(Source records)
============================================================

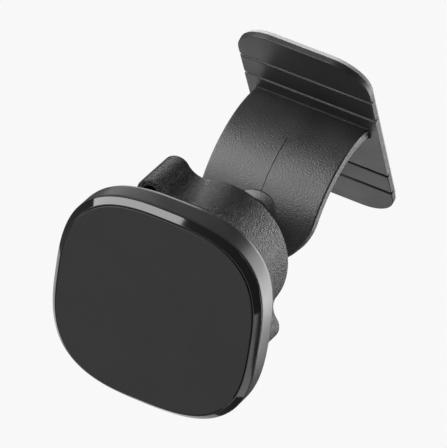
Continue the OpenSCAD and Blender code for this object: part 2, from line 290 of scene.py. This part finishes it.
foam_strip("centre_foam", "base", 0)
foam_strip("front_inner_foam", "front_flap", 0)
foam_strip("front_outer_foam", "front_tip", plate_corner - foam_inset)
foam_strip("back_inner_foam", "back_flap", 0)
foam_strip("back_outer_foam", "back_tip", plate_corner - foam_inset)


# ---- bracket ----
# The middle of the base plate, the curved arm, the stem and the ball are one injection
# moulding in finely grained black nylon. A parting line runs down the arm's middle.

ball = Vector(joints["ball_tilt"]["pos_m"]) / mm
head_axis = Vector(joints["ball_swivel"]["axis"])
lean = math.atan2(-head_axis.y, head_axis.z)
to_part = Matrix.Translation(ball) @ Matrix.Rotation(lean, 4, "X")
plate_top = plate_high.z
arm_width = 25.8
arm_thick = 2.5
arm_r = 21.5
arm_edge = 0.45
arc_y = 10.3
arc_z = plate_top + 12.8
root_angle = -math.asin((arc_z - plate_top) / arm_r) - 0.03
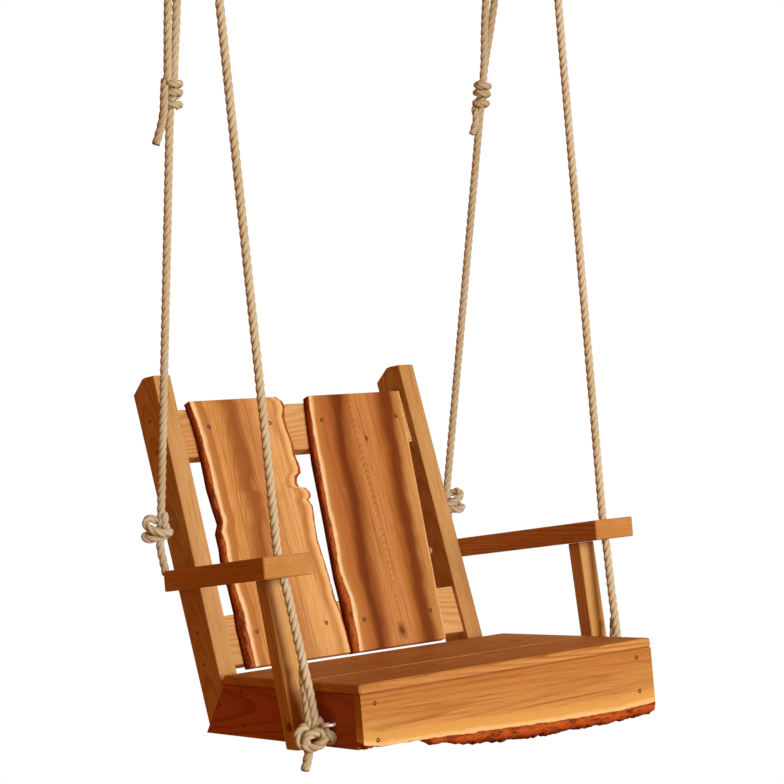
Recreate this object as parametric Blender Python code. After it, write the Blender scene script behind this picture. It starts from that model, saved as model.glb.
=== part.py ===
"""Rope-hung porch swing with live-edge back slats, in metres, +Z up.

The front of the swing faces -Y. The world's origin is on the ceiling, midway between the four
ceiling eyes. The seat is laid out in its own frame: X to the right, Y to the rear, Z square to
the seat, with the origin at the middle of the seat's front top edge. That frame hangs tilted
back by SEAT_TILT. The back is laid out with two numbers: `up`, the distance up the reclined
upright from its foot, and `deep`, the distance forward from the upright's rear edge.
"""
import math

import bmesh
import bpy
from mathutils import Matrix, Vector

# Seat
SEAT_WIDTH = 0.666
SEAT_DEPTH = 0.430
FRONT_SLAT_DEPTH = 0.168
SLAT_GAP = 0.004
SLAT_THICK = 0.017
SIDE_THICK = 0.017
SIDE_BOTTOM = -0.109
SIDE_REAR_TOP = 0.433
SIDE_REAR_BOTTOM = 0.507
FRONT_THICK = 0.020
BEARER_THICK = 0.036
REAR_RAIL_Y = 0.372
MIDDLE_BEARER_Y = 0.172

# Back
RECLINE = math.radians(16.9)
UPRIGHT_FOOT_Y = 0.5197
UPRIGHT_THICK = 0.038
UPRIGHT_DEEP = 0.089
UPRIGHT_LENGTH = 0.690
RAIL_THICK = 0.038
RAIL_REAR = 0.0315
TOP_RAIL = (0.516, 0.614)
BOTTOM_RAIL = (0.103, 0.199)
BACK_SLAT_THICK = 0.019

# Arms and posts
ARM_WIDTH = 0.0965
ARM_THICK = 0.038
ARM_FRONT_Y = 0.118
ARM_FRONT_X = 0.3285
ARM_TOP_FRONT = 0.2216
ARM_SLOPE = 0.0633
ARM_OUTER_REAR_Y = 0.478
ARM_INNER_REAR_Y = 0.603
POST_WIDE = 0.038
POST_DEEP = 0.034
POST_TOP = (0.3430, 0.186)
POST_FOOT = (0.3305, 0.148)
POST_FOOT_Z = -0.113

# Ropes and fittings
ROPE_DIA = 0.015
ROPE_R = ROPE_DIA / 2
ROPE_HOLE_R = 0.0130
SEAT_TILT = math.radians(6.33)
HOOK_RISE = 1.335
EYE_BAR_R = 0.005
EYE_RING_R = 0.023
EYE_DROP = 0.055
FLANGE_R = 0.030
FLANGE_THICK = 0.007
FRONT_ROPE_SEAT = Vector((0.3755, 0.1487, 0.2196))
FRONT_ROPE_RISE = Vector((0.0176, 0.0195, 1.0))
BACK_ROPE_SEAT = Vector((0.3424, 0.5877, 0.3012))
BACK_ROPE_RISE = Vector((0.0291, -0.2453, 1.0))
LOOP_R = 0.0145
EYE_BOLT_R = 0.00275
# Across an eye bolt's nut, and across the counterbore that takes a post's lag screw, as radii.
NUT_R = 0.0062
LAG_POCKET_R = 0.0092
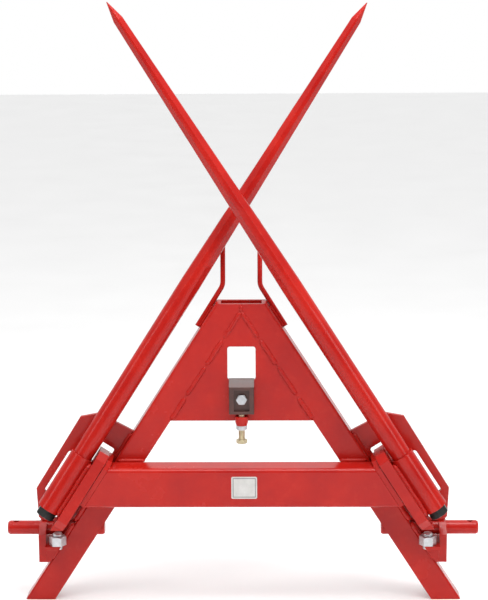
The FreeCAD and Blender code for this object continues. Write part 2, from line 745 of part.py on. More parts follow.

============================================================

Write out every entry exactly as given.

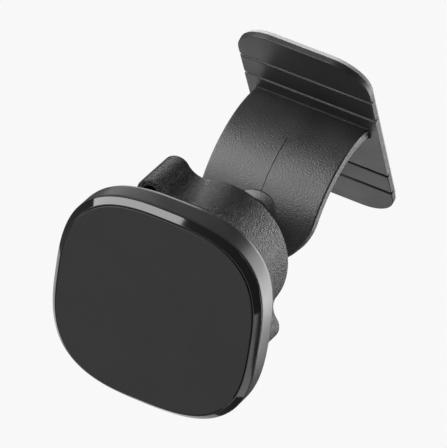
Continue the OpenSCAD and Blender code for this object: part 2, from line 290 of scene.py. This part finishes it.
foam_strip("centre_foam", "base", 0)
foam_strip("front_inner_foam", "front_flap", 0)
foam_strip("front_outer_foam", "front_tip", plate_corner - foam_inset)
foam_strip("back_inner_foam", "back_flap", 0)
foam_strip("back_outer_foam", "back_tip", plate_corner - foam_inset)


# ---- bracket ----
# The middle of the base plate, the curved arm, the stem and the ball are one injection
# moulding in finely grained black nylon. A parting line runs down the arm's middle.

ball = Vector(joints["ball_tilt"]["pos_m"]) / mm
head_axis = Vector(joints["ball_swivel"]["axis"])
lean = math.atan2(-head_axis.y, head_axis.z)
to_part = Matrix.Translation(ball) @ Matrix.Rotation(lean, 4, "X")
plate_top = plate_high.z
arm_width = 25.8
arm_thick = 2.5
arm_r = 21.5
arm_edge = 0.45
arc_y = 10.3
arc_z = plate_top + 12.8
root_angle = -math.asin((arc_z - plate_top) / arm_r) - 0.03
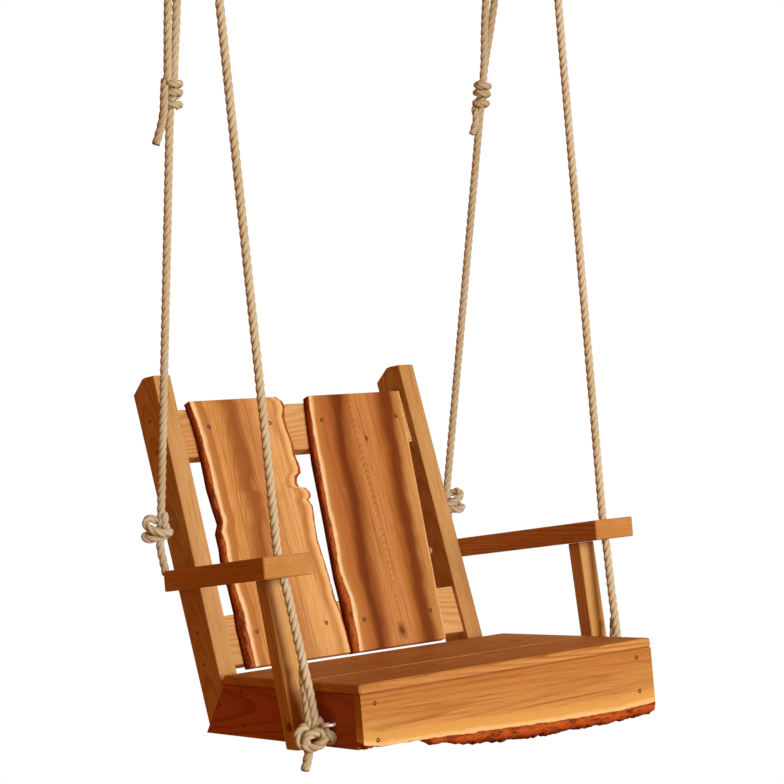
Recreate this object as parametric Blender Python code. After it, write the Blender scene script behind this picture. It starts from that model, saved as model.glb.
=== part.py ===
"""Rope-hung porch swing with live-edge back slats, in metres, +Z up.

The front of the swing faces -Y. The world's origin is on the ceiling, midway between the four
ceiling eyes. The seat is laid out in its own frame: X to the right, Y to the rear, Z square to
the seat, with the origin at the middle of the seat's front top edge. That frame hangs tilted
back by SEAT_TILT. The back is laid out with two numbers: `up`, the distance up the reclined
upright from its foot, and `deep`, the distance forward from the upright's rear edge.
"""
import math

import bmesh
import bpy
from mathutils import Matrix, Vector

# Seat
SEAT_WIDTH = 0.666
SEAT_DEPTH = 0.430
FRONT_SLAT_DEPTH = 0.168
SLAT_GAP = 0.004
SLAT_THICK = 0.017
SIDE_THICK = 0.017
SIDE_BOTTOM = -0.109
SIDE_REAR_TOP = 0.433
SIDE_REAR_BOTTOM = 0.507
FRONT_THICK = 0.020
BEARER_THICK = 0.036
REAR_RAIL_Y = 0.372
MIDDLE_BEARER_Y = 0.172

# Back
RECLINE = math.radians(16.9)
UPRIGHT_FOOT_Y = 0.5197
UPRIGHT_THICK = 0.038
UPRIGHT_DEEP = 0.089
UPRIGHT_LENGTH = 0.690
RAIL_THICK = 0.038
RAIL_REAR = 0.0315
TOP_RAIL = (0.516, 0.614)
BOTTOM_RAIL = (0.103, 0.199)
BACK_SLAT_THICK = 0.019

# Arms and posts
ARM_WIDTH = 0.0965
ARM_THICK = 0.038
ARM_FRONT_Y = 0.118
ARM_FRONT_X = 0.3285
ARM_TOP_FRONT = 0.2216
ARM_SLOPE = 0.0633
ARM_OUTER_REAR_Y = 0.478
ARM_INNER_REAR_Y = 0.603
POST_WIDE = 0.038
POST_DEEP = 0.034
POST_TOP = (0.3430, 0.186)
POST_FOOT = (0.3305, 0.148)
POST_FOOT_Z = -0.113

# Ropes and fittings
ROPE_DIA = 0.015
ROPE_R = ROPE_DIA / 2
ROPE_HOLE_R = 0.0130
SEAT_TILT = math.radians(6.33)
HOOK_RISE = 1.335
EYE_BAR_R = 0.005
EYE_RING_R = 0.023
EYE_DROP = 0.055
FLANGE_R = 0.030
FLANGE_THICK = 0.007
FRONT_ROPE_SEAT = Vector((0.3755, 0.1487, 0.2196))
FRONT_ROPE_RISE = Vector((0.0176, 0.0195, 1.0))
BACK_ROPE_SEAT = Vector((0.3424, 0.5877, 0.3012))
BACK_ROPE_RISE = Vector((0.0291, -0.2453, 1.0))
LOOP_R = 0.0145
EYE_BOLT_R = 0.00275
# Across an eye bolt's nut, and across the counterbore that takes a post's lag screw, as radii.
NUT_R = 0.0062
LAG_POCKET_R = 0.0092
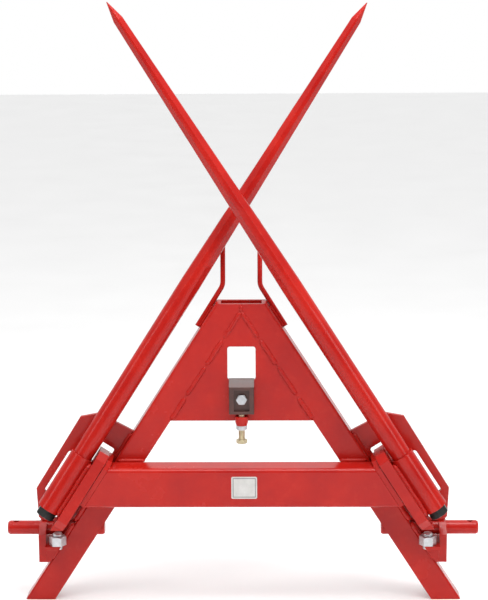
The FreeCAD and Blender code for this object continues. Write part 2, from line 745 of part.py on. More parts follow.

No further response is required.